The historical career of the halacha in exile underscores the dilemma posed in this rabbinic narrative. The largely antipathetic attitude of Western Christian culture toward the halacha, although deeply troubling from the perspective of Judaism's standing in the world, also served to sharpen halachic self-definition and to preserve its distinctiveness. It remains to be seen whether the post-modernist turn, despite its increased appreciation of an d openness to other lived traditions, will pose challenges for Jewish religious normativity, comparable to those posed by its modernist predecessor.

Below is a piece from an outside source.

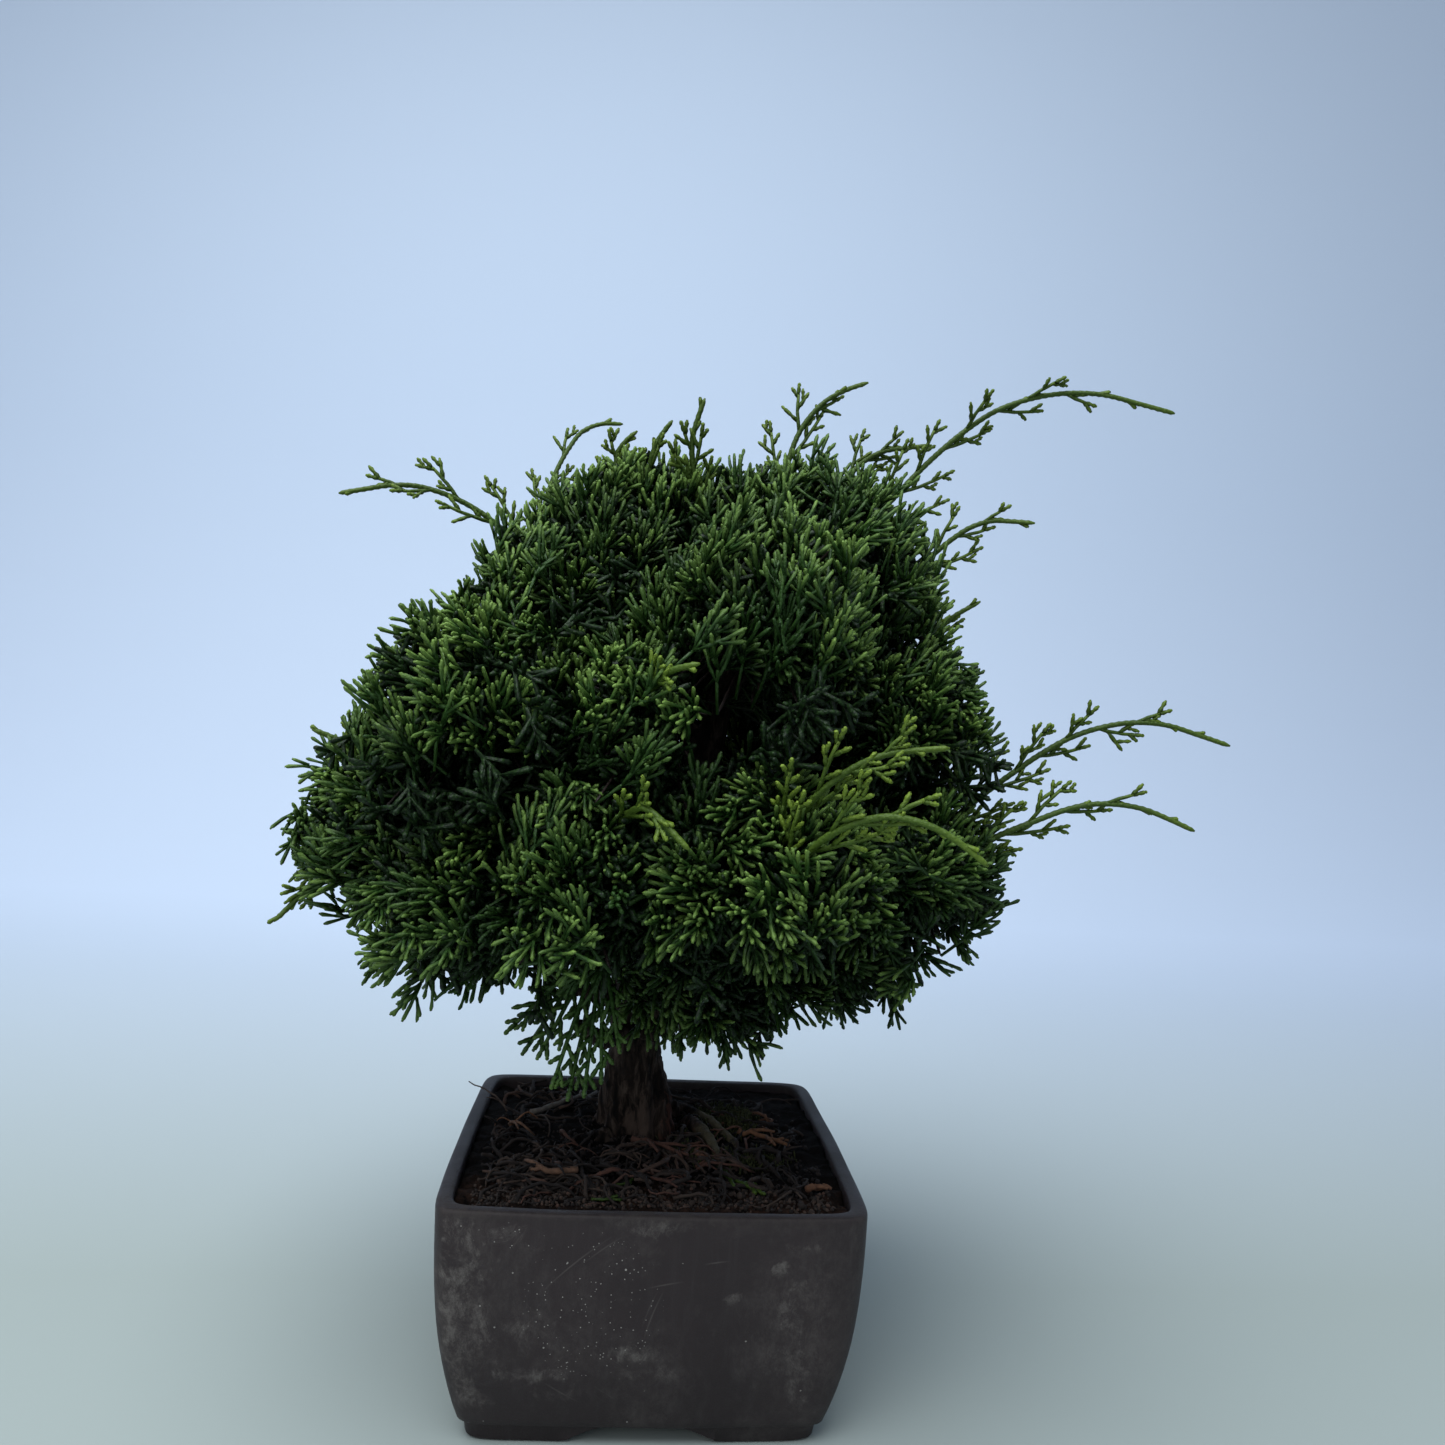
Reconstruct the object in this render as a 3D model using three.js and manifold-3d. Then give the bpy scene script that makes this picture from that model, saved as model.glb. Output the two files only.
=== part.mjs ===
// A juniper bonsai in a square, unglazed clay pot: the tree with its foliage pads and young shoots,
// the soil it grows in, the pot and its drainage mesh, and what lies on the soil.
// Millimetres, +Z up. Places are given from the middle of the pot at the ground; the group at the end
// is shifted so that the origin is the bottom centre of the whole part.

import * as THREE from "three";
import { mergeVertices } from "three/addons/utils/BufferGeometryUtils.js";
import Module from "manifold-3d";

const wasm = await Module();
wasm.setup();

// ---- Driving dimensions ----

const GAP = 0.3; // clearance between pieces that touch
const WOOD_GAP = 0.45; // clearance round wood, whose facets are coarse

const POT = {
  height: 68,
  rim: 61.6, // half-width at the rim
  ledge: 53.2, // half-width at the bottom of the body, just above the foot
  flare: 2.6, // how quickly the side straightens towards the rim
  wall: 5,
  floor: 11, // height of the floor inside
  edge: 1.1, // rounding of the rim
  bow: 0.02, // how far a side bulges, as a share of the half-width
  corner: 0.12, // size of a corner, as a share of the half-width
  levels: 7,
};
const FOOT = { height: 5.5, bottom: 51, top: 51.8, recess: 5, recessHalf: 39.5 };
const ARCH = { height: 4.7, footHalf: 24, topHalf: 12.5 };
const DRAIN_RADIUS = 7;
const MESH = { size: 24, thickness: 0.8, bar: 1.6, openings: 3 };
const SOIL = { edge: 63.2, mound: 3.6, spread: 30, centre: [-3, 10] };

// The trunk's centre line, from inside the soil to the crown, and its radius at each of those points.
const TRUNK_LINE = [
  [-2, 10, 46],
  [-3, 10, 62],
  [-4, 9, 71],
  [-6, 7, 83],
  [-8, 4, 97],
  [-7.5, 2, 110],
  [-5, 0, 128],
  [0, -1, 150],
  [7, 0, 175],
  [13, 2, 202],
  [17, 4, 228],
  [19, 5, 252],
];
const TRUNK_RADII = [8, 14, 9.2, 7.4, 6.8, 6.7, 6.3, 5.8, 5, 4.1, 3.1, 1.8];
const BRANCH = { base: 3, tip: 0.9, sag: 4 };

// Roots run from the trunk's base: those on top show, the others hold the tree in the soil.
const ROOTS = [
  { line: [[2, 12, 66], [11, 12, 66.6], [17, 4, 65.6], [20, -6, 64.6], [21, -18, 62.6]], base: 2.8 },
  { line: [[-8, 5, 66], [-15, -1, 65], [-20, -6, 61]], base: 3.6 },
  { line: [[2, 17, 66], [11, 23, 66.4], [19, 16, 65.4], [25, 5, 64.4], [29, -8, 62.2]], base: 2.6 },
  { line: [[-8, 15, 66], [-14, 21, 64.8], [-18, 26, 60]], base: 3 },
  { line: [[0, 8, 56], [14, 2, 44], [30, -4, 34]], base: 4 },
  { line: [[-4, 8, 56], [-14, -2, 42], [-27, -14, 31]], base: 4 },
  { line: [[-4, 12, 56], [-12, 24, 44], [-24, 36, 36]], base: 3.6 },
  { line: [[0, 12, 56], [10, 24, 42], [24, 34, 30]], base: 3.6 },
];

// Foliage pads: middle, half-sizes, and where on the trunk (0 bottom, 1 top) the branch leaves.
const PADS = [
  { name: "front_upper", at: [22, -52, 232], half: [28, 30, 31], from: 0.84 },
  { name: "front_left", at: [-59, -42, 204], half: [31, 36, 28], from: 0.66 },
  { name: "front_centre", at: [-9, -62, 203], half: [20, 26, 23], from: 0.7 },
  { name: "low_front_right", at: [21, -66, 160], half: [35, 33, 28], from: 0.5 },
  { name: "low_front_centre", at: [-22, -66, 157], half: [24, 26, 27], from: 0.46 },
  { name: "low_front_left", at: [-56, -50, 147], half: [28, 33, 24], from: 0.44 },
  { name: "hanging_spray", at: [-25, -60, 119], half: [13, 9, 15], from: 0.4 },
  { name: "low_right", at: [80, -12, 160], half: [24, 36, 26], from: 0.52 },
  { name: "mid_right", at: [74, -6, 211], half: [25, 33, 24], from: 0.74 },
  { name: "low_left", at: [-88, -16, 165], half: [22, 36, 27], from: 0.5 },
  { name: "top_right", at: [36, 2, 262], half: [37, 38, 28], from: 0.93 },
  { name: "top_left", at: [-11, 4, 262], half: [34, 36, 27], from: 0.9 },
  { name: "upper_right", at: [61, 6, 248], half: [20, 32, 27], from: 0.86 },
  { name: "upper_left", at: [-40, -4, 242], half: [27, 33, 23], from: 0.8 },
  { name: "under_right", at: [50, -12, 132], half: [32, 35, 18], from: 0.42 },
  { name: "under_front", at: [15, -38, 125], half: [22, 24, 15], from: 0.38 },
  { name: "back_left", at: [-58, 42, 194], half: [36, 38, 34], from: 0.64 },
  { name: "back_right", at: [52, 48, 192], half: [38, 38, 36], from: 0.68 },
  { name: "back_centre", at: [-2, 62, 226], half: [36, 32, 33], from: 0.76 },
  { name: "back_low", at: [-6, 58, 152], half: [40, 34, 25], from: 0.48 },
  { name: "back_low_left", at: [-62, 30, 145], half: [30, 32, 23], from: 0.46 },
  { name: "back_low_right", at: [56, 38, 145], half: [33, 32, 23], from: 0.44 },
];
// The pads' ellipsoids blend into one crown, which is shared out between them with a gap.
const PAD = { underside: 0.85, blend: 7, lump: 1.6, lumpTurn: 0.2, gap: 1.3, edge: 8, tolerance: 0.7, margin: 8 };
const LOOSE_PAD = "hanging_spray";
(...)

Despite the intellectual challenges of modernity and post-modernity, continued adherence to Jewish law will turn, as it has before, on identification with the way of life and value-system it presupposes. It is noteworthy that, in turning to the rabbinic legal model, post-modernist writers have focused exclusively on the structural aspects of the rabbinic legal system, and not on its value-system. This should point us to another distinction between the halacha and post-modernist thought. An obsession with the structure of thought is a particular feature of post-modernist theory - it is, as one writer put it, "thought turned in on its own operation". This is an obsession that the rabbinic tradition does not share. Its' statements of theoretical import have to be reconstructed from the language of scriptural exegesis, talmudic stories, or other commentaries and novellae. And although post-modernist theory provides us with powerful tools with which to try to understand the deep structure of rabbinic thought - one that I have contended elsewhere places two opposing concepts in interactive, interdependent, and irreconcilable tension with one another - one must still question whether i t is the idea of a jurisprudence of obligation, or a particular hermeneutic mentality, that best captures the contribution that Jewish law may make to a postmodern world, or the reason for the halacha's endurance over time.
In the end analysis, the Torah addresses a particular community that is commanded to become a nation of holy people, and to follow a law whose paths are described as the ways of peace. And it is these scriptural ideals, and the value-system that they embody, far less than the halacha's approach to truth, language, or legal interpretation, that its adherents find compelling.